- Directed by: Robert Greene
- Produced by: Robert Kolodny; Bennett Elliott; Peter Kline; Alex Needles;
- Cinematography: Robert Kolodny
- Edited by: Robert Greene
- Music by: Wilkie Davis Greene; Ramin Kousha;
- Production companies: WW7 Studios; Do Something Real; Field of Vision; Method M Films;
- Release date: September 3, 2026 (Venice);
- Running time: 98 minutes
- Country: United States
- Language: English

= Too Much Sugar (film) =

2026 American documentary film

Too Much Sugar is a 2026 American documentary film directed and edited by Robert Greene. It follows Ryan “Holli-wood” Hollinger, a formerly incarcerated amateur MMA fighter and father of six in Moberly, Missouri as he tries to keep his family together.

The film had its world premiere in the Orizzonti section of the 83rd Venice International Film Festival on September 3, 2026.

==Synopsis==
An affectionate portrait of a working class family in a Missouri town. An exuberant, if not overbearing, Ryan Holliger works construction with his best friend Michael "AccRite" Midgyett. Holliger spent six years of his life in prison and has amassed six children by five different women, by, in his own words "being a loose canon". Midgyett is mourning the loss of his own son, at the hands of gun violence. The film explains in text at the start that Robert Greene met Holliger at a basketball game both of their sons were playing in. Ryan has long wanted to make a movie based on his family life. Greene agreed to help in as well as document the process. Ryan's long suffering partner Amanda Sanner is also featured in the film as well as Ryan's sons, Tray, Gavin, Hank and Wade as well as his sole daughter Bonnie. Throughout the course of the film, Ryan and AccRite write scenes for fictional films that the documentarians then capture for them. The personal and cinematic drama escalates as both Ryan and AccRite struggle to keep their families together.

== Cast ==

- Ryan Holliger
- Michael Midgyett
- Amanda Sanner
- Gavin Jones
- Wayde Holliger
- Bonnie Holliger
- Hank Holliger
- Tray Martin
- Candy Woods
- Ashley Long
- Auveon Jackson

==Production==

=== Development ===
According to Robert Greene, the film is the next step in the collaborative, therapeutic documentary cinema developed by he and his filmmaking team, primarily his long time producer Bennett Elliott and oft-collaborator Robert Kolodny. The film was shot in and around the town of Moberly, Missouri over the course of the year. Throughout the film the seasons change as the family continues to struggle through their daily lives. Greene said of the energy in the film, "His energy is just so aggressive and forward-moving. I think we were simply trying to capture what he brings to the table, and that energy is represented in the way we shot it, the way we edited it, and the way we brought everything to life".
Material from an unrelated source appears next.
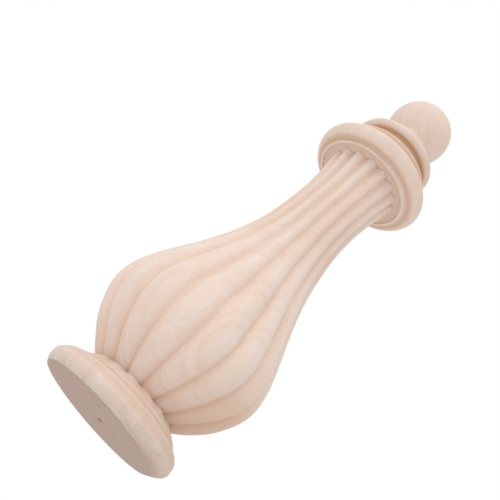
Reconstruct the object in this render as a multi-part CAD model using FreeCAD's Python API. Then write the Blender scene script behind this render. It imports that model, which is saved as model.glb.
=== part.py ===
import FreeCAD, Part
import math
import os

# A turned and carved wooden finial in one piece, standing on the flat of its foot.
# Millimetres, +Z up, origin at the centre of the flat underside.
# Outline points are pairs of radius and height.

# Foot, a disc with a rounded rim, a fine hollow line above it and a sloping shoulder
foot_flat_radius = 31.6
rim_radius = 34.4
rim_lower_height = 4.8
rim_lower_bulge = 0.6
rim_edge_radius = 31.0
rim_upper_height = 5.3
rim_upper_bulge = 0.8
shoulder_radius = 28.6
hollow_height = 1.5
hollow_depth = 0.25
shoulder_height = 5.6
valley_ledge = 0.4

# Small pit left by the lathe centre in the underside
centre_pit_radius = 0.8
centre_pit_depth = 1.2

# Vase-shaped body, measured over the crests of the ribs
valley_radius = 22.0
valley_to_belly = 29.8
belly_radius = 41.85
belly_to_waist = 96.4
waist_radius = 17.85
waist_to_mouth = 28.4
mouth_radius = 20.7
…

The film finds Robert Greene continuing down the path of utilizing therapy and collaboration as a cinematic tool.

=== Filming ===
The film was shot using bare bones equipment and staging scenes with natural light, mirrors, foil, mylar and construction site work lights. Producer and cinematographer Robert Kolodny stated "Too Much Sugar was shot using tools of necessity and limitation, and this is a good thing. A joyous thing. We had no budget for this film — not hyperbolic, quite literal."

=== Title ===
The title comes from when Holliger was a hyperactive child and adolescent, "having fights on every street corner" and his mother told him , "Boy, you have too much sugar".

==Release==
The film had its world premiere at the 83rd Venice International Film Festival on September 3, 2026, as part of the Orizzonti section. Cinetic Media will handle sales.

==Reception==
Reviews for the film were primarily positive with many critics praising the human and collaboration of the film, with Guy Lodge from Variety writing, "As Greene gives each participant liberty to make a short film of their choosing, and edits the results into a single spiraling, shape-shifting family portrait."
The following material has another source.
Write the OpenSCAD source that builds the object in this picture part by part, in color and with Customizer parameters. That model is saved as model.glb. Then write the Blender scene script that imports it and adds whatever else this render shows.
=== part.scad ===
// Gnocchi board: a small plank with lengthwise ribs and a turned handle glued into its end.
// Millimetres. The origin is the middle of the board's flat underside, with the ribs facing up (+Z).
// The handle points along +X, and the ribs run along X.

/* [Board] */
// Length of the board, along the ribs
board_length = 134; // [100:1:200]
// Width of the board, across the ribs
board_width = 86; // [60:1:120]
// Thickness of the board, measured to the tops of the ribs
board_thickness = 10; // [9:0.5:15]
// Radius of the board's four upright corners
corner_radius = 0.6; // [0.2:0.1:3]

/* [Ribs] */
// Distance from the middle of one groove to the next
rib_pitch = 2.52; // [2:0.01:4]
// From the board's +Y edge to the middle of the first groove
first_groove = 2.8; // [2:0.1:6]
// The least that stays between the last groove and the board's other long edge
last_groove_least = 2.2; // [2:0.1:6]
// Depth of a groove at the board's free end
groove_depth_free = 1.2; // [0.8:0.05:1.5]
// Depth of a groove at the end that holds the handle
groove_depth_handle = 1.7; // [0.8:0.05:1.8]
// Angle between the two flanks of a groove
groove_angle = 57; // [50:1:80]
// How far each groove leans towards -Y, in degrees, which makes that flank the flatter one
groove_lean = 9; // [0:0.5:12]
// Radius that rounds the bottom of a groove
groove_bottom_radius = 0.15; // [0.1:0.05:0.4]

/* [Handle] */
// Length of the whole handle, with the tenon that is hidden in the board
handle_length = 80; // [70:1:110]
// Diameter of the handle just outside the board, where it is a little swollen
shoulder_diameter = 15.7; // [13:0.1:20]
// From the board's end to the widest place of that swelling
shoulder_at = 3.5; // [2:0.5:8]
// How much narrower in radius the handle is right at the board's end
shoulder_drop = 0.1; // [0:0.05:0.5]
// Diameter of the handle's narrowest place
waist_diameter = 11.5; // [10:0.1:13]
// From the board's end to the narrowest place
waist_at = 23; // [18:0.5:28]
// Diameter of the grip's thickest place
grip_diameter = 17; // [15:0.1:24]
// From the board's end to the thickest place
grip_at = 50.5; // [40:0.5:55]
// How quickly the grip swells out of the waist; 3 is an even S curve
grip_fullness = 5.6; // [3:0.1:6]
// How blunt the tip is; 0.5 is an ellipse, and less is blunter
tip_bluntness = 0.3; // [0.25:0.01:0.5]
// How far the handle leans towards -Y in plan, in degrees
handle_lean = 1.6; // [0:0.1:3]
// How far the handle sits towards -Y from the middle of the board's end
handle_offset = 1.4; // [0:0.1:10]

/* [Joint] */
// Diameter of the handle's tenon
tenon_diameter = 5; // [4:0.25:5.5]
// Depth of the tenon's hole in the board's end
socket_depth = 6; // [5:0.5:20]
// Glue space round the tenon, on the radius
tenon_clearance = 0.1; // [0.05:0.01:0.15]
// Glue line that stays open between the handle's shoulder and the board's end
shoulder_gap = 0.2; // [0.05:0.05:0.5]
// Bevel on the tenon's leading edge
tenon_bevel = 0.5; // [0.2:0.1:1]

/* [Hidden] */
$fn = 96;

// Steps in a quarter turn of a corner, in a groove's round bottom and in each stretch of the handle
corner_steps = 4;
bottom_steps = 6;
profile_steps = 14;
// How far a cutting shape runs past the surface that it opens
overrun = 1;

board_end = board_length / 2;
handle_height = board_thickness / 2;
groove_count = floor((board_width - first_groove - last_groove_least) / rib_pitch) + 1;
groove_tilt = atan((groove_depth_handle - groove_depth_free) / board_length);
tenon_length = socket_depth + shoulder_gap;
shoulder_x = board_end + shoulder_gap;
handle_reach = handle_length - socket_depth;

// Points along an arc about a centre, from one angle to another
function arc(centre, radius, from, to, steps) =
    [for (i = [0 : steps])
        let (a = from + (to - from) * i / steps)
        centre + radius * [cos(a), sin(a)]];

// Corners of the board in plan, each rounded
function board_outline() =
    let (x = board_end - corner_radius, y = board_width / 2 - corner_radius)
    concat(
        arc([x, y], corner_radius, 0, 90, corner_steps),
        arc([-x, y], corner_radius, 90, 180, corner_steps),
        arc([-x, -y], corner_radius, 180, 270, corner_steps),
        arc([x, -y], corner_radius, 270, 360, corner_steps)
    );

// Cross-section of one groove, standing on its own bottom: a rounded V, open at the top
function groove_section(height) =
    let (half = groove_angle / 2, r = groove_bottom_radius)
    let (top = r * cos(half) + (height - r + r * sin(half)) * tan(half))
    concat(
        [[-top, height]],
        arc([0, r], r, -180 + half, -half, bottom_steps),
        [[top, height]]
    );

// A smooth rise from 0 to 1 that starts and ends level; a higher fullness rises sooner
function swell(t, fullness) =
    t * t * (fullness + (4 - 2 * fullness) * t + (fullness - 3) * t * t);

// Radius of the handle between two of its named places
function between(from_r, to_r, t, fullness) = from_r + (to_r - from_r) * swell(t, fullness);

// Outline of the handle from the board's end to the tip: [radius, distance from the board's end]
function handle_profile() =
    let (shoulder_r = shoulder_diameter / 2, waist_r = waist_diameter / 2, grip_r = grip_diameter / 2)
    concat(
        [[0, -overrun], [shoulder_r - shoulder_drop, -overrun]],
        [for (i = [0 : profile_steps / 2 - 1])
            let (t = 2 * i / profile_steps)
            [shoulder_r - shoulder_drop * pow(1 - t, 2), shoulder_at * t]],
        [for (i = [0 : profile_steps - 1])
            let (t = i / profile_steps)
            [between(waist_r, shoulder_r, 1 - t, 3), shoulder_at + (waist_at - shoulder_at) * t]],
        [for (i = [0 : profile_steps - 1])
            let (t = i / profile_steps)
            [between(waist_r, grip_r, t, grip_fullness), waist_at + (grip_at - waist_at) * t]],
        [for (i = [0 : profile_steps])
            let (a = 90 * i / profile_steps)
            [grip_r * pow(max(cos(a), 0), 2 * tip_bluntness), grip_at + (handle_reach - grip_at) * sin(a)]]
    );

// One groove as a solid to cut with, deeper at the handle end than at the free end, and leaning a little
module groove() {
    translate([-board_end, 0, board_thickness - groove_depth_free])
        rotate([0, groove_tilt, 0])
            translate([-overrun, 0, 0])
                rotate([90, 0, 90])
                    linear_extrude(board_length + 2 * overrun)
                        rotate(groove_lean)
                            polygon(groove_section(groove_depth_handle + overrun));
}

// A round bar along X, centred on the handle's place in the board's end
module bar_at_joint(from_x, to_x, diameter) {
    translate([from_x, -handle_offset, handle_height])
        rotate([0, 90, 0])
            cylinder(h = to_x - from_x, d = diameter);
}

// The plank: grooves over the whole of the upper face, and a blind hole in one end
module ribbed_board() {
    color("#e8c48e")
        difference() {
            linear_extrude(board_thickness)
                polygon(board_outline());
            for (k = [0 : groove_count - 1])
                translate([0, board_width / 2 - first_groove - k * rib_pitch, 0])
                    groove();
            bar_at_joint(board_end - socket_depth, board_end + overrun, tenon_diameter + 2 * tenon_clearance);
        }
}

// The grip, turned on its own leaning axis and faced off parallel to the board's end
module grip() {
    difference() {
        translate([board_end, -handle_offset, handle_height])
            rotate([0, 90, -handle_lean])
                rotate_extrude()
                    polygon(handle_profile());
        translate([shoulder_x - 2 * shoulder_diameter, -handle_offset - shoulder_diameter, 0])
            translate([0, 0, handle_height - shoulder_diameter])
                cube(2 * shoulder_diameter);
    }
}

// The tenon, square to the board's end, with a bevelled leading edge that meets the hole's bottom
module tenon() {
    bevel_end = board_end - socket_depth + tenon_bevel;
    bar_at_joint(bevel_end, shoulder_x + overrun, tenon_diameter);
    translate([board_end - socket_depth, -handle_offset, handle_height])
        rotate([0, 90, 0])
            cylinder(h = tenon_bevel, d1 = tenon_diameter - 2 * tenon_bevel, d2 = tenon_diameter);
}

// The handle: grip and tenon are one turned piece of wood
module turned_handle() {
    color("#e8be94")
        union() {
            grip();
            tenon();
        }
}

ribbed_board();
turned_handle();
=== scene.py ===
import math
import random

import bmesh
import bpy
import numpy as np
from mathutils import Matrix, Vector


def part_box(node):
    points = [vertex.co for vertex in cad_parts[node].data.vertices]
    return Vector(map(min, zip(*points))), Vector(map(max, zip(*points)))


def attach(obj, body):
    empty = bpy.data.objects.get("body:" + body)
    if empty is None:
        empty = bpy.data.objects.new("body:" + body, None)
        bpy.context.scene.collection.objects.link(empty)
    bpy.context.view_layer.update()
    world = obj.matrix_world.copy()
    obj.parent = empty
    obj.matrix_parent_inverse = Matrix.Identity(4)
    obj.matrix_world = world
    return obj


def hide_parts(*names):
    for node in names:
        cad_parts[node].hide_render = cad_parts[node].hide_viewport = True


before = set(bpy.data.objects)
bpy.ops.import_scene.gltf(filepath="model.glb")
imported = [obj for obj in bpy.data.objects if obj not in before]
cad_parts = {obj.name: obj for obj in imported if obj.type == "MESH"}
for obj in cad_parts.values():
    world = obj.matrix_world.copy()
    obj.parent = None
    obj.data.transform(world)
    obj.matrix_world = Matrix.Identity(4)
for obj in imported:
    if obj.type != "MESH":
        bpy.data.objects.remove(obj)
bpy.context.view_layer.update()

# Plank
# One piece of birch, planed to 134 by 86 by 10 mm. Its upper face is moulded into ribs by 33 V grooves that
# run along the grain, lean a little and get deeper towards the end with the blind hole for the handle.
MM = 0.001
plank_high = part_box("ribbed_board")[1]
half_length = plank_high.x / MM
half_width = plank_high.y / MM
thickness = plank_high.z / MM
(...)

Other reviews focused on the hybrid nature of the film, with Matt Zoller Seitz writing for RogerEbert.com saying that "Calling filmmaker Robert Greene and his regular cinematographer Robert Kolodny documentarians doesn’t feel quite right. But there isn’t another word that precisely describes the merger of fiction, nonfiction, experimentation, and social work that has defined so much of their output."